The code below generates two clouds: one with the super-frequent words (to show the “raw” reality) and one without them (to show the meaningful content).

## We need to tranform the tokenized data into a 'dfm' dataset
kwic_post_freq <- dfm(
  tokens(kwic_data$post,
         remove_punct = TRUE,
         remove_numbers = TRUE,
         remove_separators = TRUE))

# Version 1: Keep high-frequency words (Only trims rare words < 100)
kwic_post_freq_trim_WithDE <- dfm_trim(kwic_post_freq,
                                       min_termfreq = 100,
                                       verbose = TRUE)
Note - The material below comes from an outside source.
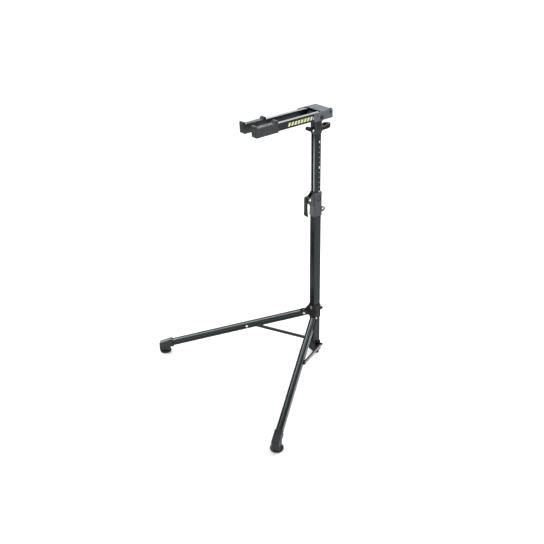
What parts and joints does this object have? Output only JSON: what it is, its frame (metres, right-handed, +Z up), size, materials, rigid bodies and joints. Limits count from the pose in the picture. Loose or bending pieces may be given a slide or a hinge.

dfm_trim() changed from 21,355 features (65,657 documents) to 540 features (65,657 documents)

# Version 2: Remove high-frequency words (Trims words > 10,000)
# This removes "stopwords" like '的' without needing a specific list.
kwic_post_freq_trim_WithoutDE <- dfm_trim(kwic_post_freq,
                                       min_termfreq = 100,
                                       max_termfreq = 10000,
                                       verbose = TRUE)

dfm_trim() changed from 21,355 features (65,657 documents) to 539 features (65,657 documents)

textplot_wordcloud(kwic_post_freq_trim_WithDE,
                   max_words = 100,
                   min_size = 1,
                   max_size = 5,
                   rotation = FALSE,
                   random_order = FALSE,
                   color = c('red', 'green', 'blue', "orange"))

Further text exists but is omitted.